Changes in the Future Lifecycle and Application Fields of Rotary Burrs Amid Rising Raw Material Prices

28,Apr 2026

I. Impact on Production Lead Times

As a consumable product, rotary burrs typically see stable procurement rhythms and certain safety stock levels from downstream customers. However, the persistent rise in tungsten prices, coupled with tight raw material supply, has introduced uncertainty in the availability of some product types. To lock in costs, downstream users have begun placing orders earlier or extending order cycles. On the supply side, production capacity bottlenecks have further prolonged delivery lead times.
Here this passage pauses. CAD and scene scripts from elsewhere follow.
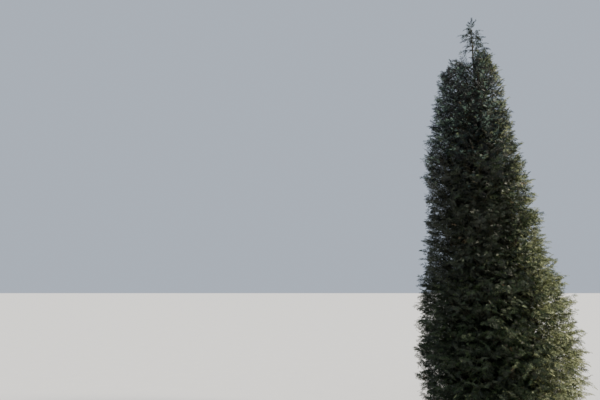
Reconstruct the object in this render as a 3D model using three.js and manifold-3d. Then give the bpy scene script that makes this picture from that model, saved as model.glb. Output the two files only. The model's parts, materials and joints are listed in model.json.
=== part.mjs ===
// Arborvitae: a young upright tree about 5.4 m tall, clothed in foliage to the ground.
// Millimetres, +Z up. The origin is the middle of the flat cut under the trunk, at ground level.
// The crown is a set of foliage masses in tiers round a whole trunk, each mass in its own space.

import * as THREE from 'three';
import { mergeVertices } from 'three/addons/utils/BufferGeometryUtils.js';
import Module from 'manifold-3d';

const wasm = await Module();
wasm.setup();

const degrees = THREE.MathUtils.degToRad;
const lerp = THREE.MathUtils.lerp;
const clamp = THREE.MathUtils.clamp;
const UP = new THREE.Vector3(0, 0, 1);

// Clearances, and how near two corners are to count as one
const JOINT_GAP = 0.3;
const CELL_MARGIN = 7;
const MERGE_DISTANCE = 0.001;

// Trunk: taper, root flare and the slight sweep of the stem
const TRUNK_TOP = 5235;
const TRUNK_RADIUS = 52;
const TRUNK_TIP_RADIUS = 5;
const TAPER_POWER = 0.9;
const FLARE_RADIUS = 22;
const FLARE_HEIGHT = 130;
const FLARE_RIDGES = 5;
const RIDGE_DEPTH = 0.16;
const RIDGE_TURN = 0.7;
const TIP_LEAN = 26;
const SWAY = 11;
const SWAY_WAVES = 2.5;
const CROSS_SWAY = 1.3;
const TRUNK_SIDES = 15;
const TRUNK_RINGS = 14;
const RING_CROWDING = 1.6;

// Crown outline: height, reach on the full side, reach on the lean side
const CROWN_OUTLINE = [
  [60, 650, 690],
  [450, 865, 915],
  [950, 900, 925],
  [1500, 845, 890],
  [2100, 770, 710],
  [2800, 695, 615],
  [3350, 725, 515],
  [3900, 600, 420],
  [4350, 490, 375],
  [4560, 445, 335],
  [4700, 345, 285],
  [4940, 190, 180],
];
const FULL_SIDE = degrees(158);

// Seams between the tiers: height at the trunk, and rise for each unit of reach
const SEAMS = [
  { height: 70, rise: 0 },
  { height: 620, rise: 0.5 },
  { height: 1420, rise: 0.6 },
  { height: 2200, rise: 0.7 },
  { height: 2950, rise: 0.8 },
  { height: 3620, rise: 0.95 },
  { height: 4590, rise: 1.3 },
];

// Tiers from the ground up: sectors, turn of the first one in degrees, radius of a bough at its root,
// and in shares of the crown's reach where the foliage starts and its core ends. Width is the core's
// share of the sector.
const TIERS = [
  { sectors: 6, turn: 38, bough: 16, inner: 0.36, core: 0.74, width: 0.96 },
  { sectors: 6, turn: 8, bough: 15, inner: 0.36, core: 0.73, width: 0.96 },
  { sectors: 5, turn: 22, bough: 13, inner: 0.34, core: 0.71, width: 0.95 },
  { sectors: 4, turn: 68, bough: 12, inner: 0.32, core: 0.69, width: 0.94 },
  { sectors: 4, turn: 23, bough: 0, inner: 0.24, core: 0.62, width: 0.86 },
  { sectors: 4, turn: 68, bough: 0, inner: 0.16, core: 0.5, width: 0.62 },
];

// The sprays of a mass in each tier: length, rise in degrees, and their grid over the mass
const TIER_SPRAYS = [
  { length: 335, rise: 28, rows: 3, columns: 4 },
  { length: 325, rise: 36, rows: 3, columns: 4 },
  { length: 310, rise: 42, rows: 3, columns: 3 },
  { length: 295, rise: 45, rows: 3, columns: 3 },
  { length: 265, rise: 50, rows: 3, columns: 3 },
  { length: 240, rise: 60, rows: 4, columns: 2 },
];

// Boughs
const BOUGH_TIP_RADIUS = 9;
const BOUGH_ROOT_LEVEL = 0.42;
const BOUGH_SAG = 0.12;
const BOUGH_SIDES = 5;
const BOUGH_RINGS = 2;

// Foliage masses
const STEM_RADIUS = 9;
const STEM_TIP_RADIUS = 5;
const STEM_SIDES = 3;
const STEM_RINGS = 2;
const STEM_LEAD_LEVEL = 0.8;
const STEM_LEAD_REACH = 0.72;
const STEM_BEND = 0.45;
const STEM_SAG = 0.1;
const TWIG_RADIUS = 4;
const TWIG_SIDES = 3;
const TWIG_RINGS = 1;
const TWIG_TIP_RADIUS = 2.5;
const TWIG_BEND = 0.3;
const FIRST_TWIG = 0.12;
const TWIG_RANGE = 0.8;

// The dense core of a mass, in shares of its cell and of the crown's reach
const CORE_SETBACK = 0.06;
const CORE_FACETS = 2;
const CORE_HEIGHT = 0.92;
const CORE_ROUNDING = 0.2;
const CORE_PILLOW = 0.28;
const CORE_ROUGHNESS = 0.05;

// Where sprays stand in their cell, and how far chance moves them
const SPRAY_SPREAD = 0.8;
const SPRAY_STAGGER = 0.12;
const SPRAY_FAN = 0.12;
const SPRAY_RISE_GAIN = 20;
const SPRAY_LOWEST = 0.1;
const SPRAY_HIGHEST = 0.93;
const CHANCE = { across: 0.1, up: 0.07, reach: 0.05, fan: 0.18, rise: 11, roll: 0.7, length: 0.1 };

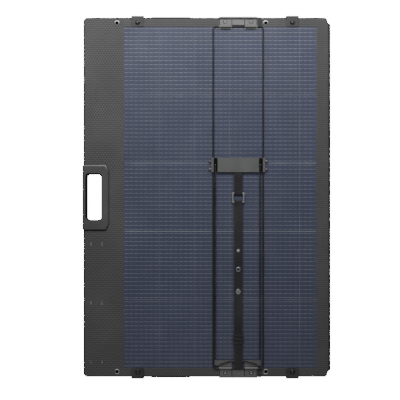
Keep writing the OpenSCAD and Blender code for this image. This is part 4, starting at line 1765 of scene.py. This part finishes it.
@dataclass
class Studio:
    """Pale floor, soft lights and the camera."""

    target: Point = (-0.0175, -0.0074)
    height: float = 5.987
    lens: float = 200.0
    floor_tone: float = 0.9
    floor_glow: float = 16.0
    ambient: float = 0.22
    floor_half: float = 14.0
    sensor: float = 36.0
    clip_end: float = 50.0
    lights: tuple[SoftLight, ...] = (
        SoftLight("key_softbox", (-0.05, 0.95, 0.9), (0.0, 0.15, 0.0), 1.6, 0.5, 24.5),
        SoftLight("fill_softbox", (0.0, -1.3, 1.2), (0.0, -0.2, 0.0), 1.4, 0.6, 4.9))

    def build(self) -> None:
        """Makes the floor, world, lights and camera."""
        self.floor()
        self.world()
        for light in self.lights:
            light.build()
        self.camera()

    def floor(self) -> None:
        """A wide pale floor that the panel lies on."""
        bm = bmesh.new()
        bmesh.ops.create_grid(bm, x_segments=1, y_segments=1, size=self.floor_half)
        mesh = bpy.data.meshes.new("floor")
        bm.to_mesh(mesh)
        bm.free()
        tone = bpy.data.materials.new("floor_paper")
        tone.use_nodes = True
        shader = tone.node_tree.nodes["Principled BSDF"]
        shader.inputs["Base Color"].default_value = (*[self.floor_tone] * 3, 1)
        shader.inputs["Roughness"].default_value = 0.9
        shader.inputs["Emission Color"].default_value = (1, 1, 1, 1)
        pen = Pen(tone.node_tree)
        seen = pen.add("ShaderNodeLightPath").outputs["Is Camera Ray"]
        pen.feed(shader.inputs["Emission Strength"], pen.math("MULTIPLY", seen, self.floor_glow))
        mesh.materials.append(tone)
        floor = bpy.data.objects.new("floor", mesh)
        bpy.context.scene.collection.objects.link(floor)

    def world(self) -> None:
        """Even pale surroundings."""
        world = bpy.data.worlds.new("studio")
        world.use_nodes = True
        back = world.node_tree.nodes["Background"]
        back.inputs[0].default_value = (1, 1, 1, 1)
        back.inputs[1].default_value = self.ambient
        bpy.context.scene.world = world

    def camera(self) -> None:
        """A long lens straight above the panel."""
        face = front_face_height()
        data = bpy.data.cameras.new("camera")
        data.lens = self.lens
        data.sensor_width = self.sensor
        data.clip_end = self.clip_end
        camera = bpy.data.objects.new("camera", data)
        bpy.context.scene.collection.objects.link(camera)
        camera.location = (self.target[0], self.target[1], face + self.height)
        bpy.context.scene.camera = camera


def front_face_height() -> float:
    """Height of the front section's outer face."""
    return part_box("front_cover_outer")[1].z


def main() -> None:
    """Builds the panel piece by piece, then the studio."""
    logging.basicConfig(level=logging.INFO, format="%(message)s")
    for side in Side:
        sheet, stand = sheet_place(side), stand_place(side)
        for part in (SectionSheets(sheet), CellField(sheet), Grip(sheet), SnapLoops(sheet),
                     Stand(stand), Prop(stand)):
            part.build()
            LOG.info("built %s of the %s section", type(part).__name__, side.value)
    Fold().build()
    JunctionBox().build()
    Studio().build()


if __name__ == "__main__":
    main()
Order backlog has stretched from several weeks to 2–3 months, posing new challenges to downstream customers' production planning.

 

II. Changes in Application Fields of Rotary Burrs

High-End Manufacturing: Stronger Demand Rigidity, Higher Price Tolerance

In high-end manufacturing sectors such as aerospace, military, and semiconductor equipment, demand for rotary burrs will not shrink in the short term due to rising tungsten prices. On the contrary, these sectors have extremely stringent requirements for machining accuracy and efficiency, and tool costs account for a relatively small share of total manufacturing costs, making customers more accepting of price increases.

 

Strong demand from high-end sectors including new energy vehicles, aerospace, and semiconductors has become a core growth driver for the industry. In 2025, the industry showed a trend of "rising first, then falling, and bottoming out to recover," reflecting companies' continued positive expectations for long-term development.

 

Shipbuilding: Sharply Rising Costs

Rotary burrs are key tools in shipbuilding for weld cleaning, burr removal, and finishing structural components. In the block assembly process of hulls, extensive welding generates a large amount of weld seams and flash, which rotary burrs are essential to remove. Additionally, finishing of flow-path components such as propeller blades and rudder blades relies on rotary burrs for smoothing and chamfering. The rising cost of raw materials means that the production cost of each rotary burr has increased in tandem.

 

For specialized vessel construction, where high-precision machining demands are far greater than for ordinary merchant ships, the usage frequency and consumption of rotary burrs are correspondingly higher. In these fields, machining quality and accuracy requirements are extremely stringent, substitutes are limited, and shipyards currently have little room for price negotiation.

 

Traditional Industries: Growing Substitution Pressure, Shrinking Application Scenarios

In traditional manufacturing sectors such as automotive parts, general machinery, and mold processing, rotary burrs face the greatest pressure. Downstream manufacturers already operate on thin profit margins. After the procurement cost of tools increased several times compared with the same period last year, many companies have begun seeking alternatives.